- Born: 26 August 1943 Dresden, East Germany
- Died: 8 February 2000 (aged 56) Cologne, Germany
- Resting place: buried at sea, bay of Boquerón in Puerto Rico
- Occupation: writer
- Known for: many genres
- Spouse: married c.1962, divorced 1985
- Partner: Gerd E. Hoffmann (1983–)
- Children: 2 daughters
- Parents: Walter Mechtel (father); Gisela Altendorf (mother);

= Angelika Mechtel =

German writer (1943–2000)

Angelika Mechtel (26 August 1943 – 8 February 2000) was a German writer.

== Life ==
Angelika Mechtel was born in Dresden, the daughter of the journalist Walter Mechtel, who was a foreign correspondent for ARD in Beirut (Lebanon) and was shot dead in Aden, Yemen, on 18 November 1967. Her mother, the actress Gisela Altendorf from Oppenheim in Rheinhessen, died in 1994.

After her parents fled Kamenz in 1945, Angelika Mechtel grew up in West Germany and attended Waldorf and a convent school. She dropped out of school in 1962 before she could take her A-levels because she was pregnant. She married and gave birth to her daughter Anke in the same year. Her second daughter, Silke, was born in 1965. Angelika Mechtel divorced in 1985; she had lived with the writer Gerd E. Hoffmann since 1981.
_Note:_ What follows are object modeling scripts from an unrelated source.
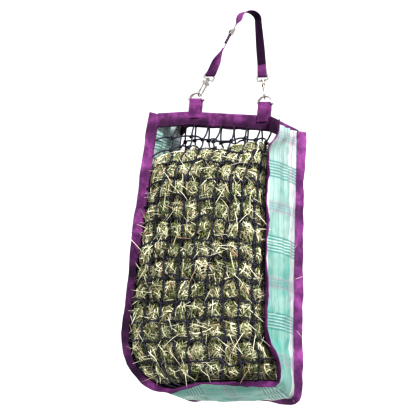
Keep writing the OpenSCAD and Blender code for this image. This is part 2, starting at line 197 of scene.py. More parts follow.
# ---- mesh building ----
def build(name, points, faces, material, body="bag", uv=None, tint=None, repair=True):
    mesh = bpy.data.meshes.new(name)
    mesh.from_pydata((np.asarray(points).reshape(-1, 3) * MM).tolist(), [], faces)
    if uv is not None:
        corner = np.zeros(len(mesh.loops), np.int32)
        mesh.loops.foreach_get("vertex_index", corner)
        mesh.uv_layers.new(name="cloth").data.foreach_set("uv", np.asarray(uv, np.float32)[corner].ravel())
    if tint is not None:
        values = np.asarray(tint, np.float32).ravel()
        mesh.attributes.new("tint", "FLOAT", "POINT").data.foreach_set("value", values)
    mesh.polygons.foreach_set("use_smooth", [True] * len(mesh.polygons))
    if repair:
        bm = bmesh.new()
        bm.from_mesh(mesh)
        bmesh.ops.recalc_face_normals(bm, faces=bm.faces)
        bm.to_mesh(mesh)
        bm.free()
    mesh.update()
    obj = bpy.data.objects.new(name, mesh)
    bpy.context.scene.collection.objects.link(obj)
    obj.data.materials.append(material)
    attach(obj, body)
    return obj


def wall_faces(m, n):
    """Faces between m closed loops of n points each."""
    return [
        (i * n + k, (i + 1) * n + k, (i + 1) * n + (k + 1) % n, i * n + (k + 1) % n)
        for i in range(m - 1)
        for k in range(n)
    ]


def loft_faces(m, n):
    """Faces of a loft whose first and last loops are capped by strips across them."""
    caps = [(k, k + 1, n - 2 - k, n - 1 - k) for k in range(n // 2 - 1)]
    faces = wall_faces(m, n) + [cap[::-1] for cap in caps]
    return faces + [tuple((m - 1) * n + k for k in cap) for cap in caps]


def ring_loft(m, n):
    """Faces of a loft whose caps are single polygons."""
    return wall_faces(m, n) + [tuple(range(n))[::-1], tuple((m - 1) * n + k for k in range(n))]


def sweep(path, width, section):
    """Loops of a section carried along a path. section holds (across, through) pairs for each station."""
    run = tangents(path)
    w = square_to(np.asarray(width, float), run)
    n = np.cross(run, w)
    section = np.broadcast_to(section, (len(path),) + np.shape(section)[-2:])
    return np.asarray(path)[:, None] + w[:, None] * section[..., :1] + n[:, None] * section[..., 1:]


def tubes(paths, radii, sides, lean=None):
    """Many tubes at once: paths (count, points, 3) and radii (count, points). Returns points, faces."""
    paths = np.asarray(paths, float)
    count, k, _ = paths.shape
    radii = np.broadcast_to(radii, (count, k))
    run = tangents(paths)
    ref = np.broadcast_to(np.array([0.31, 0.87, 0.38]) if lean is None else lean, paths.shape)
    a = unit(np.cross(run, ref))
    b = np.cross(run, a)
    angle = np.arange(sides) * 2 * math.pi / sides
    ring = a[:, :, None] * np.cos(angle)[:, None] + b[:, :, None] * np.sin(angle)[:, None]
    points = (paths[:, :, None] + ring * radii[..., None, None]).reshape(-1, 3)
    base = np.arange(count)[:, None, None] * k * sides
    i = np.arange(k - 1)[None, :, None] * sides
    j = np.arange(sides)[None, None, :]
    nxt = (j + 1) % sides
    quads = np.stack([base + i + j, base + i + nxt, base + i + sides + nxt, base + i + sides + j], -1)
    faces = quads.reshape(-1, 4).tolist()
    caps = (base[:, 0] + np.arange(sides)[None, ::-1]).reshape(-1, sides).tolist()
    caps += (base[:, 0] + (k - 1) * sides + np.arange(sides)[None, :]).reshape(-1, sides).tolist()
    return points, faces + caps


def join(parts):
    """One list of points and one of faces from several."""
    points, faces, first = [], [], 0
    for pts, fcs in parts:
        points.append(pts)
        faces += [[first + i for i in f] for f in fcs]
        first += len(pts)
    return np.concatenate(points), faces


def grid_uv(across, along):
    """Cloth coordinates of a grid of points, from places across each loop and places along it."""
    return np.stack(np.broadcast_arrays(across[None, :], along[:, None]), -1).reshape(-1, 2)


def around_share(sides):
    """How far round a cord each side lies, from 0 up to a half and back, so that no seam shows."""
    step = np.arange(sides)
    return np.minimum(step, sides - step) / sides


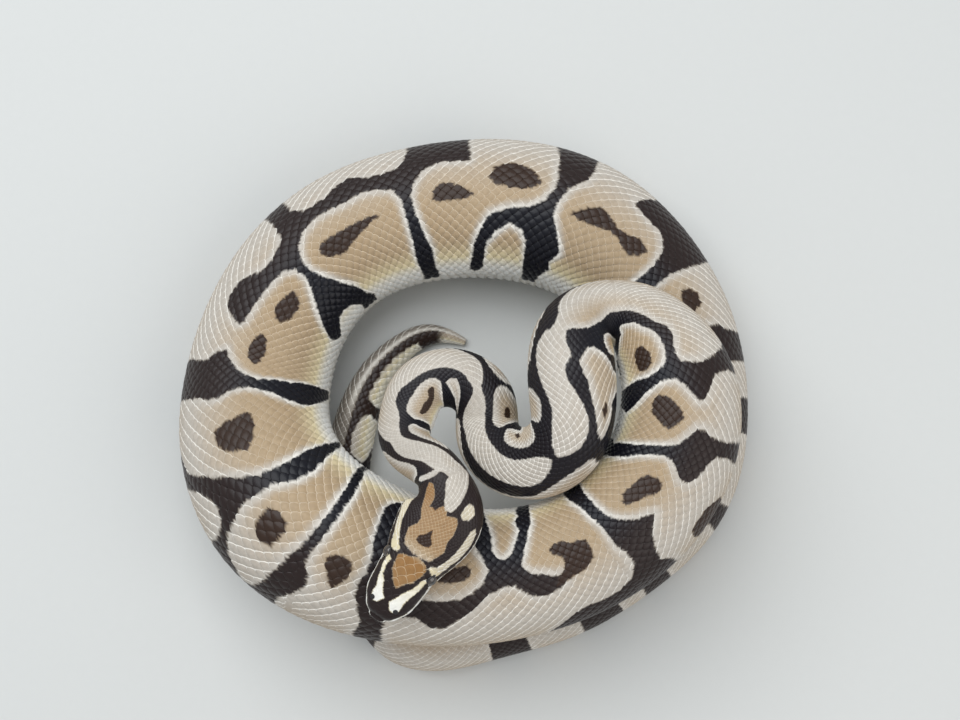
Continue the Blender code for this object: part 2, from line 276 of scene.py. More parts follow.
def reach(turn):
    """Half width of one side of the body, held inside the bend's radius where it folds that way."""
    room = FOLD_REACH / np.maximum(turn, 1e-3)
    return HALF_WIDTH - smoothed(np.maximum(HALF_WIDTH - room, 0.0), REACH_EASE)


REACH_RIGHT = reach(TURN)
REACH_LEFT = reach(-TURN)


# The body rolls as it lies: where its back faces, as an angle from straight up, along its length.
BACK_FACES = ((0, 0), (40, -8), (55, -17), (65, 6), (75, 30), (85, 45), (100, 35), (110, 28), (116, 0),
              (122, -25), (140, -23), (155, -20), (165, -6), (175, 3), (185, 22), (195, 32), (215, 34),
              (235, 40), (260, 45), (400, 50), (690, 52), (900, 50), (940, 30), (1000, 8))
STEPS_ROUND = 240
HALF_TURN_STEPS = 180
ALONG_STEP = 0.3
ANGLE_STEP = 0.012


def row_reader(field):
    """Function that reads a field of the axis at any distance from the snout."""
    return lambda along: np.stack([np.interp(along, ALONG, field[:, i]) for i in range(3)], axis=-1)


axis_at, right_at, up_at = (row_reader(field) for field in (AXIS, RIGHT, UP))


def surface(along, angle):
    """Points on the outside of the body; angle 0 is its top, positive on its right side."""
    along, angle = np.broadcast_arrays(np.asarray(along, float), np.asarray(angle, float))
    half_width = np.interp(along, ALONG, HALF_WIDTH)
    reach_right = np.interp(along, ALONG, REACH_RIGHT)
    reach_left = np.interp(along, ALONG, REACH_LEFT)
    crown = belly = read_off(HEIGHT_RATIO, along) * half_width
    on_head_part = along < HEAD_LENGTH
    in_head = np.clip(along, 0.0, HEAD_LENGTH)
    share = np.where(on_head_part, head_shape(1, in_head) / half_width, 1.0)
    crown = np.where(on_head_part, head_shape(2, in_head), crown)
    belly = np.where(on_head_part, head_shape(3, in_head), belly)
    boxy = np.where(on_head_part, head_shape(4, in_head), 2.0)
    across, height = np.sin(angle), np.cos(angle)
    power = np.where(height > 0, 2.0 / boxy, 1.0)
    aside = np.sign(across) * np.abs(across) ** power * np.where(across > 0, reach_right, reach_left) * share
    above = np.sign(height) * np.abs(height) ** power * np.where(height > 0, crown, belly)
    points = axis_at(along) + right_at(along) * aside[..., None] + up_at(along) * above[..., None]
    points[..., 2] = np.maximum(points[..., 2], 0.0)
    return points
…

Mechtel worked in many genres and wrote novels, poems, short stories, reportages, children's books, radio plays and scripts for television films. Her first volume of poetry, Gegen Eis und Flut, was published in 1963. Her first major success came in 1968 with the collection of stories Die feinen Totengräber. In Das gläserne Paradies (1973), she caricatures the bourgeois family. In 1975, she began writing for children. Her first children's book was called Hello, Vivi!

At the writers' congress in Mainz in March 1983, she was elected to the federal board of the Verband deutscher Schriftsteller (VS), today in ver.di, of which she was a member until April 1984. In 1989, she resigned from the VS because of what she saw as the association's half-hearted attitude in the Salman Rushdie case.

From 1983 to 1991, Mechtel was also Vice President of the West German PEN Centre; for the International PEN, she was the representative for the Writers-in-Prison-Committee.

Angelika Mechtel fell ill with breast cancer in 1987 and suffered a relapse in 1993, which forced her to give up her commitment to persecuted writers all over the world. She died in Cologne on 8 February 2000 at the age of 56.

After her death, at her request, her remains were cremated, and her ashes were buried at sea in the spring of 2000 where she had last lived – in the bay of Boquerón in Puerto Rico.